My guess would be Sunday if your fishing with bait and don't mind dirty water.


----------



## master of steel (Oct 12, 2008)

ErieEye said:


> I'm curious, with the rain we received yesterday, how long it'll be before the vermilion river is fishable again? I know it turns into a muddy mess after a good rain just like all our farmland rivers do anymore. I'm guessing it should be in good shape by early next week assuming we don't get another soaker. What do you guys think? Thanks.


----------



## master of steel (Oct 12, 2008)

There's a turbidity graph on the Vermilion flow gauge. I don't know the perfect number, but if go later in the week, make sure to pull the graph up and make a note for future references.


----------



## redthirty (Sep 19, 2014)

Turbidity about 22 conductivity above 500. You will catch fish. I prefer 20 or lower on turbidity and around 525 on conductivity. I hate dirty water.


----------



## steelhead sniper 860 (Nov 6, 2013)

Red thirty just gave up the ancient Chinese secret to the entire online community, V going to turn into the rocky with 10 guys at every hole soon. Mark my words


----------



## creekcrawler (Oct 5, 2004)

At least he didn't post a report on the Black River. . . . .


----------



## fishfray (Jul 19, 2012)

Just admit it, you're wasting your time if you're fishing west of Cleveland. No numbers out that way

Sent from my Pixel using Tapatalk


----------



## connertrost (Nov 7, 2018)

fishfray said:


> Just admit it, you're wasting your time if you're fishing west of Cleveland. No numbers out that way
> 
> Sent from my Pixel using Tapatalk


I just went 3/5 today on the maumee tho 


Sent from my iPhone using Tapatalk


----------



## fishfray (Jul 19, 2012)

connertrost said:


> I just went 3/5 today on the maumee tho
> 
> 
> Sent from my iPhone using Tapatalk


That's actually decent, coho or steelhead?

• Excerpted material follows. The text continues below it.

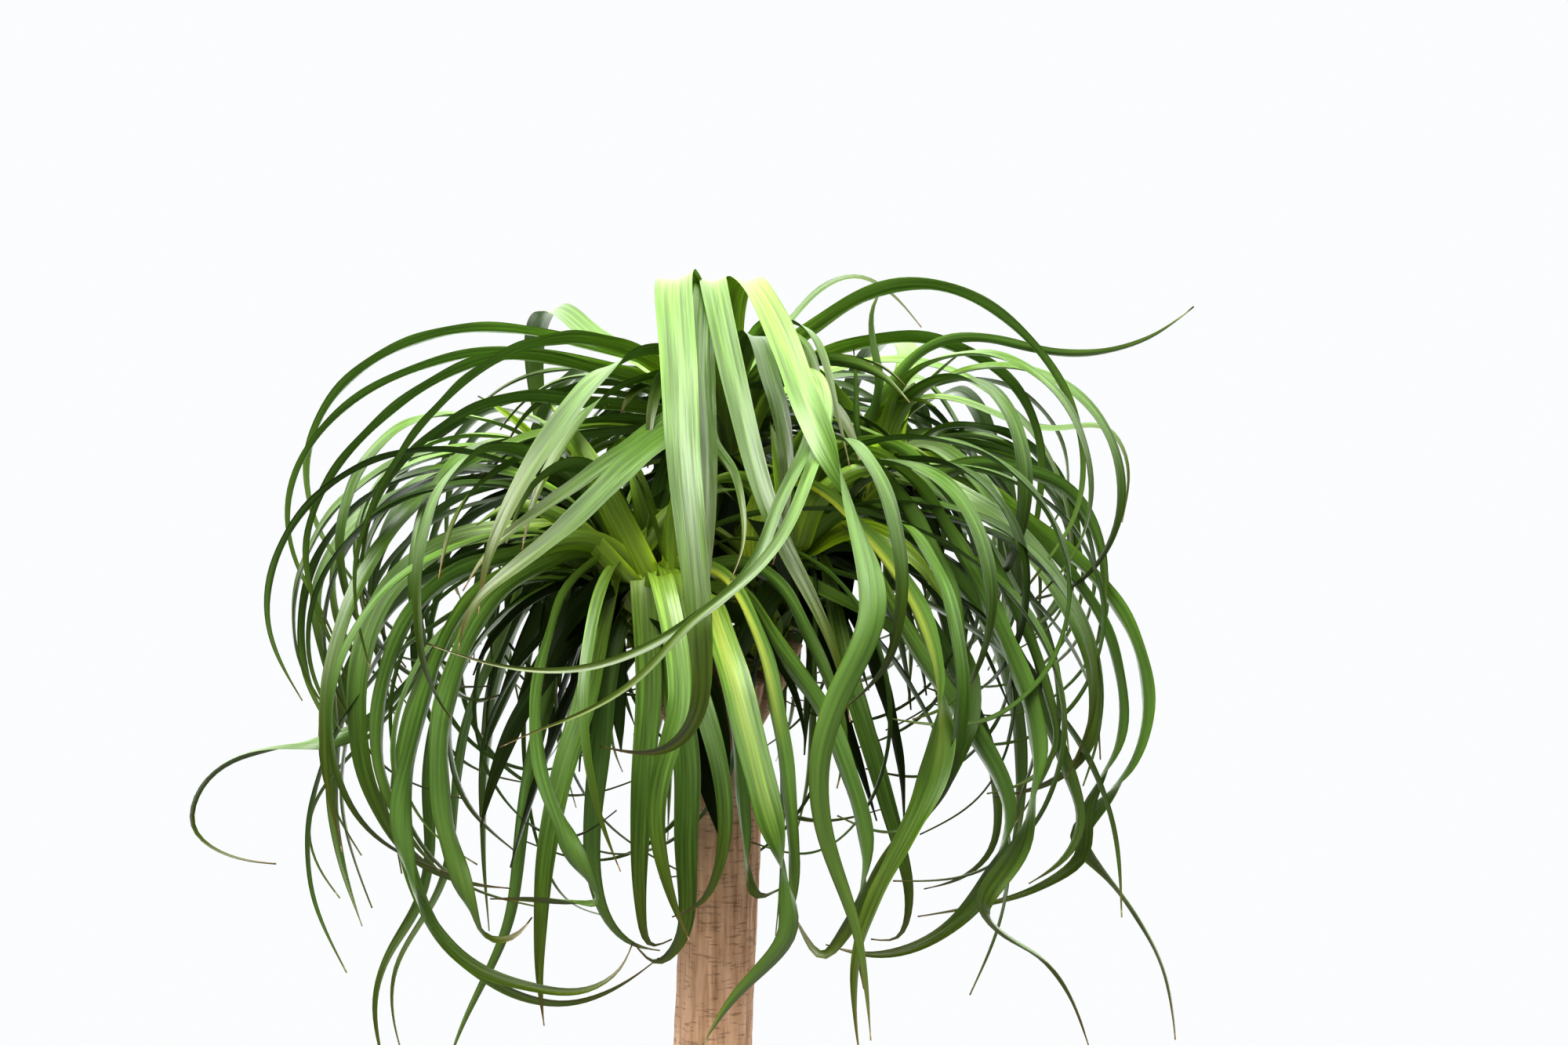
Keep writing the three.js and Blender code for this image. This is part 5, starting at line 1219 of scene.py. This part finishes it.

Sent from my Pixel using Tapatalk


----------



## steelhead sniper 860 (Nov 6, 2013)

Never said it was the Black


----------



## steelheadtracker (Oct 1, 2006)

fishfray said:


> Just admit it, you're wasting your time if you're fishing west of Cleveland. No numbers out that way
> 
> Sent from my Pixel using Tapatalk


Definitely not true.


----------



## cast-off (Apr 14, 2005)

connertrost said:


> I just went 3/5 today on the maumee tho
> 
> 
> Sent from my iPhone using Tapatalk


  Maumee flowing over 37000 cfs today. ????


----------



## connertrost (Nov 7, 2018)

fishfray said:


> That's actually decent, coho or steelhead?
> 
> Sent from my Pixel using Tapatalk


2 steel one zombie kang


Sent from my iPhone using Tapatalk


----------



## devildave (Sep 20, 2014)

Lol am I the only guy who will sit and wait his turn... to fish a pocket after someone has pounded the life out of it...and catch a few fish...#slimmer


----------